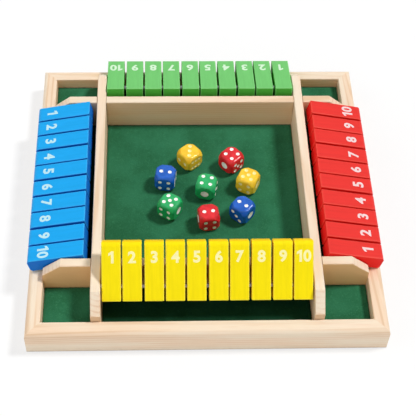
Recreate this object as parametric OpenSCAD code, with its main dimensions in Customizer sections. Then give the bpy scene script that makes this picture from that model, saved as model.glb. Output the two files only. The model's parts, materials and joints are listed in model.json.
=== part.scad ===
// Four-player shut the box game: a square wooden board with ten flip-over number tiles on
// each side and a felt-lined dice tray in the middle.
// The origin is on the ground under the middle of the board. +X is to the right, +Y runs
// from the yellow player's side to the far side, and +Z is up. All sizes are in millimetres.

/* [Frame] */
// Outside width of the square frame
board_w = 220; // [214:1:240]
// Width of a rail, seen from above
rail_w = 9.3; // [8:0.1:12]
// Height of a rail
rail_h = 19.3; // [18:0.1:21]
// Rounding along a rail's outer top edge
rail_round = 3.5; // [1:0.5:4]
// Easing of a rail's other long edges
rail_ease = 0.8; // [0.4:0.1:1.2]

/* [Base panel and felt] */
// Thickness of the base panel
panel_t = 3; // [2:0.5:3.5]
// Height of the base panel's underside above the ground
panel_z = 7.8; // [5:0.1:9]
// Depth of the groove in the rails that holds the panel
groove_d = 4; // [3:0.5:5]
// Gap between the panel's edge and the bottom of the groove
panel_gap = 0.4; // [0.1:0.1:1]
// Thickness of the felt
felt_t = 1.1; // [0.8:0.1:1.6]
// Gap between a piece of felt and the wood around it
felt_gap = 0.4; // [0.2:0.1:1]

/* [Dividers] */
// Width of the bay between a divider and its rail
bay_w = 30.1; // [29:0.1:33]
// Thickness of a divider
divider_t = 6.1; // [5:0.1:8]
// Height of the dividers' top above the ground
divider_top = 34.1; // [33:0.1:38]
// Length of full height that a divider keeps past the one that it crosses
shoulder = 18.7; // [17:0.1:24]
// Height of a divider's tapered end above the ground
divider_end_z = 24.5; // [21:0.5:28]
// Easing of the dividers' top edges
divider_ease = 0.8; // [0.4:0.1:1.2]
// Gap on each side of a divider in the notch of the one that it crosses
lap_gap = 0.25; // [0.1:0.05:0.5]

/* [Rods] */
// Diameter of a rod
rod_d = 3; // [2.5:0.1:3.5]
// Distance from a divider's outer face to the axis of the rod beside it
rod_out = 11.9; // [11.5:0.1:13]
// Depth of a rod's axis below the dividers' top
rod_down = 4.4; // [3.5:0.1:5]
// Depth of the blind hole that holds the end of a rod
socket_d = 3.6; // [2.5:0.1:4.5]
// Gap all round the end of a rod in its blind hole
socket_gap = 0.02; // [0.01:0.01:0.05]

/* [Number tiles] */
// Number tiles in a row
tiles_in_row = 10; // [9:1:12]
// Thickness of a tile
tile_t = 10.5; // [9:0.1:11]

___

TASK TO CARRY OUT: Using the data above, return each line exactly as written.

REPLY:
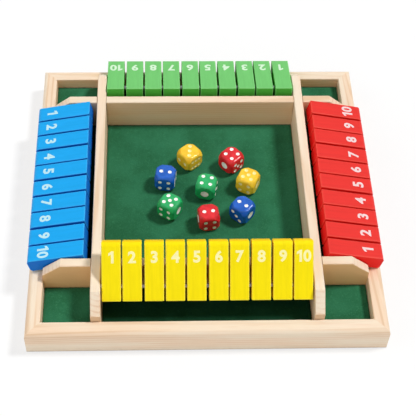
Recreate this object as parametric OpenSCAD code, with its main dimensions in Customizer sections. Then give the bpy scene script that makes this picture from that model, saved as model.glb. Output the two files only. The model's parts, materials and joints are listed in model.json.
=== part.scad ===
// Four-player shut the box game: a square wooden board with ten flip-over number tiles on
// each side and a felt-lined dice tray in the middle.
// The origin is on the ground under the middle of the board. +X is to the right, +Y runs
// from the yellow player's side to the far side, and +Z is up. All sizes are in millimetres.

/* [Frame] */
// Outside width of the square frame
board_w = 220; // [214:1:240]
// Width of a rail, seen from above
rail_w = 9.3; // [8:0.1:12]
// Height of a rail
rail_h = 19.3; // [18:0.1:21]
// Rounding along a rail's outer top edge
rail_round = 3.5; // [1:0.5:4]
// Easing of a rail's other long edges
rail_ease = 0.8; // [0.4:0.1:1.2]

/* [Base panel and felt] */
// Thickness of the base panel
panel_t = 3; // [2:0.5:3.5]
// Height of the base panel's underside above the ground
panel_z = 7.8; // [5:0.1:9]
// Depth of the groove in the rails that holds the panel
groove_d = 4; // [3:0.5:5]
// Gap between the panel's edge and the bottom of the groove
panel_gap = 0.4; // [0.1:0.1:1]
// Thickness of the felt
felt_t = 1.1; // [0.8:0.1:1.6]
// Gap between a piece of felt and the wood around it
felt_gap = 0.4; // [0.2:0.1:1]

/* [Dividers] */
// Width of the bay between a divider and its rail
bay_w = 30.1; // [29:0.1:33]
// Thickness of a divider
divider_t = 6.1; // [5:0.1:8]
// Height of the dividers' top above the ground
divider_top = 34.1; // [33:0.1:38]
// Length of full height that a divider keeps past the one that it crosses
shoulder = 18.7; // [17:0.1:24]
// Height of a divider's tapered end above the ground
divider_end_z = 24.5; // [21:0.5:28]
// Easing of the dividers' top edges
divider_ease = 0.8; // [0.4:0.1:1.2]
// Gap on each side of a divider in the notch of the one that it crosses
lap_gap = 0.25; // [0.1:0.05:0.5]

/* [Rods] */
// Diameter of a rod
rod_d = 3; // [2.5:0.1:3.5]
// Distance from a divider's outer face to the axis of the rod beside it
rod_out = 11.9; // [11.5:0.1:13]
// Depth of a rod's axis below the dividers' top
rod_down = 4.4; // [3.5:0.1:5]
// Depth of the blind hole that holds the end of a rod
socket_d = 3.6; // [2.5:0.1:4.5]
// Gap all round the end of a rod in its blind hole
socket_gap = 0.02; // [0.01:0.01:0.05]

/* [Number tiles] */
// Number tiles in a row
tiles_in_row = 10; // [9:1:12]
// Thickness of a tile
tile_t = 10.5; // [9:0.1:11]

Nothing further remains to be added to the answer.